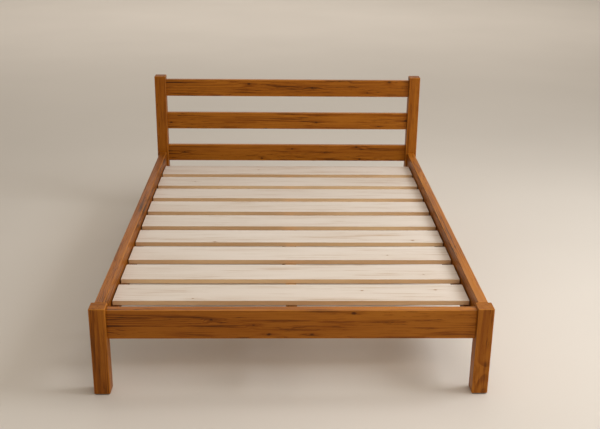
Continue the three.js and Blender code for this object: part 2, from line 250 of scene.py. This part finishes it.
# how much darker a board is than its look, or lighter where it is below zero
TONE = {
    "side_rail_left": 0.14,
    "side_rail_right": -0.06,
    "head_post_left": 0.12,
    "head_post_right": 0.04,
    "headboard_rail_bottom": -0.05,
    "slat_1": 0.13,
    "slat_2": 0.06,
    "slat_3": -0.04,
    "slat_6": -0.06,
}
BASE_TONE = 0.16  # how dark a board is between its marks
TONE_SPREAD = 0.04  # how far chance takes a board's tone either way
MIDDLE_TONE = 0.42  # where a look's middle colour is, from 0, its light one, to 1, its dark one

# the noises that the marks are made of: waves per metre along and across the grain, an offset that
# keeps each apart from the others, detail and roughness
PATTERNS = {
    "wobble": (110, 230, 3, 2.0, 0.6),
    "drift": (0.9, 6, 0, 2.0, 0.5),
    "waver": (5, 26, 7, 3.0, 0.5),
    "bold": (1.6, 16, 11, 2.0, 0.5),
    "streak": (3.2, 62, 17, 4.0, 0.6),
    "cluster": (3.5, 22, 19, 2.0, 0.5),
    "fleck": (13, 210, 21, 3.0, 0.6),
    "fibre": (9, 520, 23, 3.0, 0.6),
    "pore": (55, 1500, 29, 1.0, 0.5),
    "broad": (1.0, 6, 31, 2.0, 0.5),
    "rub": (14, 60, 37, 3.0, 0.6),
    "gloss": (5, 90, 41, 3.0, 0.5),
}

# where in its noise a mark begins, and where it has its full strength
MARKS = {
    "bold": (0.35, 0.65),
    "streak": (0.52, 0.7),
    "cluster": (0.42, 0.62),
    "fleck": (0.56, 0.7),
    "pore": (0.66, 0.76),
    "gloss": (0.3, 0.7),
}
SAWN_BANDS = (0.38, 0.62)  # where the broad noise takes a narrow face from its colour to its dark one
FAINTEST_RING = 0.1  # how strong a ring stays where it isn't bold

# a knot's parts are drawn out along the grain: their width over their length, and where they begin
# and end to fade, the core's in shares of its radius
CORE_SQUEEZE, CORE_FADE = 0.62, (0.3, 1.5)
TAIL_SQUEEZE, TAIL_FADE = 0.16, (0.001, 0.011)
FLOW_SQUEEZE, FLOW_FADE = 0.3, (0.0, 0.03)
CELL_FADE = (0.0, 0.16)
CORE_WOBBLE = 0.007

# how far each of these bends the growth rings, and how uneven the years are, in years
DRIFT_BEND, WAVER_BEND, KNOT_BEND = 0.03, 0.005, 0.009
YEAR_WOBBLE = 1.8

# within a year, where the late wood darkens, and where it ends
DARKENS, ENDS = (0.25, 0.8), (0.86, 0.99)

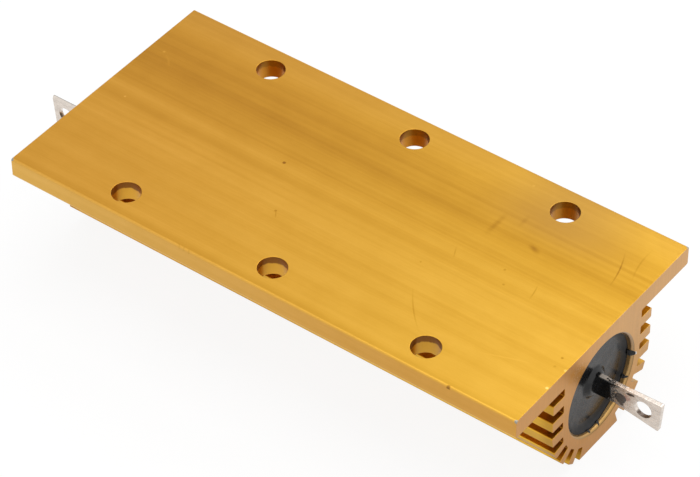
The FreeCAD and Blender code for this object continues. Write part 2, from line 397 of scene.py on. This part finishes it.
    def total(self, terms):
        """The sum of pairs of a mask and its weight."""
        made = 0.0
        for mask, weight in terms:
            made = self.calc("MULTIPLY_ADD", mask, weight, made)
        return made

    def end_in(self, kind, surface):
        """Joins surface to the output of a Material or a World."""
        out = self.tree.nodes.new("ShaderNodeOutput" + kind)
        self.tree.links.new(surface, out.inputs["Surface"])

    def shade(self, wires):
        """The material, with a Principled shader that takes wires by their sockets' names."""
        self.end_in("Material", self.add("BsdfPrincipled", {}, wires))
        return self.material


class PieceFinish(Finish):
    """A piece's finish, with the places that its patterns follow, in mm.

    here is the point on the piece, and x, y and z are its parts. off_middle is how far it
    lies from the middle of the housing's length.
    """

    def __init__(self, name):
        super().__init__(name)
        self.here = self.scaled(self.add("TexCoord", {}, {}, "Object"), (1.0 / MM,) * 3)
        self.x, self.y, self.z = self.axes(self.here)
        self.off_middle = self.calc("ABSOLUTE", self.x)

    def from_axis(self):
        """Distance to the bore's axis."""
        return self.length(self.joined(0.0, self.y, self.calc("SUBTRACT", self.z, AXIS)))


def die_bands(f):
    """The tone of the mounting face across its width, strongest towards the left end."""
    share = f.fade(f.y, -SIDE, SIDE)
    share.node.interpolation_type = "LINEAR"
    level = f.ramp(share, [((place + SIDE) / (2 * SIDE), tone / 2) for place, tone in BANDS])
    level = f.calc("MULTIPLY", level, 2.0)
    contrast = f.fade(f.x, -END, END, 1.12, 0.80)
    bands = f.calc("MULTIPLY_ADD", f.calc("SUBTRACT", level, 1.0), contrast, 1.0)
    leftwards = f.below(f.x, -END, 20.0)
    ridge = f.total((
        (f.near(f.y, 1.5, 1.0), 0.055), (f.near(f.y, 8.8, 1.6), 0.06), (f.near(f.y, 5.2, 2.4), -0.03)))
    return f.calc("MULTIPLY_ADD", ridge, leftwards, bands)


def striations(f):
    """Fine parallel lines, gathered in two zones and clearer towards the right end."""
    swing = f.fade(f.noise(f.here, (0.003, 1.25, 0.0), 1.0, 0.4), 0.32, 0.68, -1.0, 1.0)
    wide = f.both(f.near(f.y, 11.5, 6.5), f.fade(f.x, -40.0, 40.0, 0.25, 1.0))
    narrow = f.near(f.y, 3.6, 1.9)
    return f.calc("MULTIPLY", swing, f.total(((wide, 0.045), (narrow, 0.03))))


def mounting_face_marks(f):
    """How dark the scratches and dots make the mounting face."""
    flat = f.joined(f.x, f.y)
    terms = [(f.stroke(f.here, start, end, width, bow), depth) for start, end, width, bow, depth in SCRATCHES]
    terms += [(f.spot(flat, (*place, 0.0), radius), depth) for place, radius, depth in DOTS]
    return f.both(f.total(terms), f.fade(f.z, TOP - 0.6, TOP - 0.4))


def hole_distance(f):
    """Distance in plan to the nearest mounting hole's centre."""
    off_corner = f.calc("ABSOLUTE", f.calc("SUBTRACT", f.off_middle, HOLE_PITCH_X))
    off_x = f.calc("MINIMUM", f.off_middle, off_corner)
    off_y = f.calc("SUBTRACT", f.calc("ABSOLUTE", f.y), HOLE_ROW_Y)
    return f.length(f.joined(off_x, off_y))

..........

Task details. Extract all the entries word for word.

The completed task.
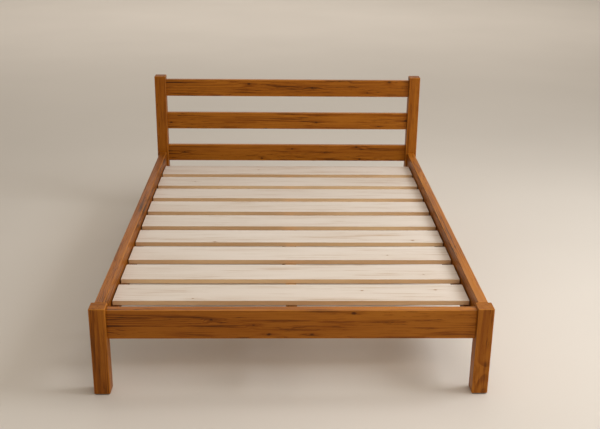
Continue the three.js and Blender code for this object: part 2, from line 250 of scene.py. This part finishes it.
# how much darker a board is than its look, or lighter where it is below zero
TONE = {
    "side_rail_left": 0.14,
    "side_rail_right": -0.06,
    "head_post_left": 0.12,
    "head_post_right": 0.04,
    "headboard_rail_bottom": -0.05,
    "slat_1": 0.13,
    "slat_2": 0.06,
    "slat_3": -0.04,
    "slat_6": -0.06,
}
BASE_TONE = 0.16  # how dark a board is between its marks
TONE_SPREAD = 0.04  # how far chance takes a board's tone either way
MIDDLE_TONE = 0.42  # where a look's middle colour is, from 0, its light one, to 1, its dark one

# the noises that the marks are made of: waves per metre along and across the grain, an offset that
# keeps each apart from the others, detail and roughness
PATTERNS = {
    "wobble": (110, 230, 3, 2.0, 0.6),
    "drift": (0.9, 6, 0, 2.0, 0.5),
    "waver": (5, 26, 7, 3.0, 0.5),
    "bold": (1.6, 16, 11, 2.0, 0.5),
    "streak": (3.2, 62, 17, 4.0, 0.6),
    "cluster": (3.5, 22, 19, 2.0, 0.5),
    "fleck": (13, 210, 21, 3.0, 0.6),
    "fibre": (9, 520, 23, 3.0, 0.6),
    "pore": (55, 1500, 29, 1.0, 0.5),
    "broad": (1.0, 6, 31, 2.0, 0.5),
    "rub": (14, 60, 37, 3.0, 0.6),
    "gloss": (5, 90, 41, 3.0, 0.5),
}

# where in its noise a mark begins, and where it has its full strength
MARKS = {
    "bold": (0.35, 0.65),
    "streak": (0.52, 0.7),
    "cluster": (0.42, 0.62),
    "fleck": (0.56, 0.7),
    "pore": (0.66, 0.76),
    "gloss": (0.3, 0.7),
}
SAWN_BANDS = (0.38, 0.62)  # where the broad noise takes a narrow face from its colour to its dark one
FAINTEST_RING = 0.1  # how strong a ring stays where it isn't bold

# a knot's parts are drawn out along the grain: their width over their length, and where they begin
# and end to fade, the core's in shares of its radius
CORE_SQUEEZE, CORE_FADE = 0.62, (0.3, 1.5)
TAIL_SQUEEZE, TAIL_FADE = 0.16, (0.001, 0.011)
FLOW_SQUEEZE, FLOW_FADE = 0.3, (0.0, 0.03)
CELL_FADE = (0.0, 0.16)
CORE_WOBBLE = 0.007

# how far each of these bends the growth rings, and how uneven the years are, in years
DRIFT_BEND, WAVER_BEND, KNOT_BEND = 0.03, 0.005, 0.009
YEAR_WOBBLE = 1.8

# within a year, where the late wood darkens, and where it ends
DARKENS, ENDS = (0.25, 0.8), (0.86, 0.99)

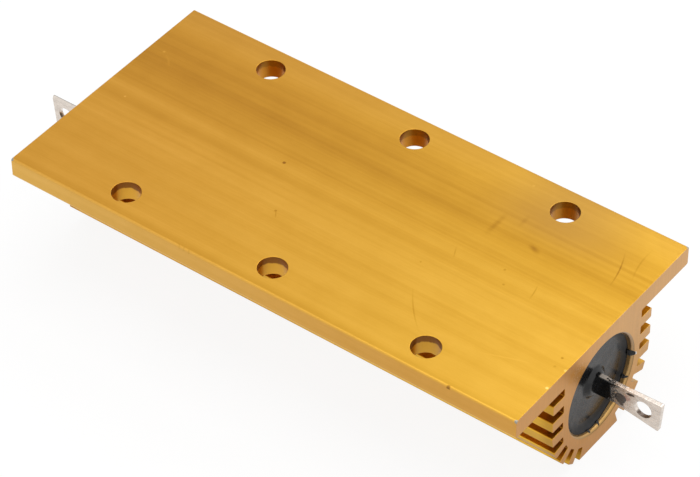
The FreeCAD and Blender code for this object continues. Write part 2, from line 397 of scene.py on. This part finishes it.
    def total(self, terms):
        """The sum of pairs of a mask and its weight."""
        made = 0.0
        for mask, weight in terms:
            made = self.calc("MULTIPLY_ADD", mask, weight, made)
        return made

    def end_in(self, kind, surface):
        """Joins surface to the output of a Material or a World."""
        out = self.tree.nodes.new("ShaderNodeOutput" + kind)
        self.tree.links.new(surface, out.inputs["Surface"])

    def shade(self, wires):
        """The material, with a Principled shader that takes wires by their sockets' names."""
        self.end_in("Material", self.add("BsdfPrincipled", {}, wires))
        return self.material


class PieceFinish(Finish):
    """A piece's finish, with the places that its patterns follow, in mm.

    here is the point on the piece, and x, y and z are its parts. off_middle is how far it
    lies from the middle of the housing's length.
    """

    def __init__(self, name):
        super().__init__(name)
        self.here = self.scaled(self.add("TexCoord", {}, {}, "Object"), (1.0 / MM,) * 3)
        self.x, self.y, self.z = self.axes(self.here)
        self.off_middle = self.calc("ABSOLUTE", self.x)

    def from_axis(self):
        """Distance to the bore's axis."""
        return self.length(self.joined(0.0, self.y, self.calc("SUBTRACT", self.z, AXIS)))


def die_bands(f):
    """The tone of the mounting face across its width, strongest towards the left end."""
    share = f.fade(f.y, -SIDE, SIDE)
    share.node.interpolation_type = "LINEAR"
    level = f.ramp(share, [((place + SIDE) / (2 * SIDE), tone / 2) for place, tone in BANDS])
    level = f.calc("MULTIPLY", level, 2.0)
    contrast = f.fade(f.x, -END, END, 1.12, 0.80)
    bands = f.calc("MULTIPLY_ADD", f.calc("SUBTRACT", level, 1.0), contrast, 1.0)
    leftwards = f.below(f.x, -END, 20.0)
    ridge = f.total((
        (f.near(f.y, 1.5, 1.0), 0.055), (f.near(f.y, 8.8, 1.6), 0.06), (f.near(f.y, 5.2, 2.4), -0.03)))
    return f.calc("MULTIPLY_ADD", ridge, leftwards, bands)


def striations(f):
    """Fine parallel lines, gathered in two zones and clearer towards the right end."""
    swing = f.fade(f.noise(f.here, (0.003, 1.25, 0.0), 1.0, 0.4), 0.32, 0.68, -1.0, 1.0)
    wide = f.both(f.near(f.y, 11.5, 6.5), f.fade(f.x, -40.0, 40.0, 0.25, 1.0))
    narrow = f.near(f.y, 3.6, 1.9)
    return f.calc("MULTIPLY", swing, f.total(((wide, 0.045), (narrow, 0.03))))


def mounting_face_marks(f):
    """How dark the scratches and dots make the mounting face."""
    flat = f.joined(f.x, f.y)
    terms = [(f.stroke(f.here, start, end, width, bow), depth) for start, end, width, bow, depth in SCRATCHES]
    terms += [(f.spot(flat, (*place, 0.0), radius), depth) for place, radius, depth in DOTS]
    return f.both(f.total(terms), f.fade(f.z, TOP - 0.6, TOP - 0.4))


def hole_distance(f):
    """Distance in plan to the nearest mounting hole's centre."""
    off_corner = f.calc("ABSOLUTE", f.calc("SUBTRACT", f.off_middle, HOLE_PITCH_X))
    off_x = f.calc("MINIMUM", f.off_middle, off_corner)
    off_y = f.calc("SUBTRACT", f.calc("ABSOLUTE", f.y), HOLE_ROW_Y)
    return f.length(f.joined(off_x, off_y))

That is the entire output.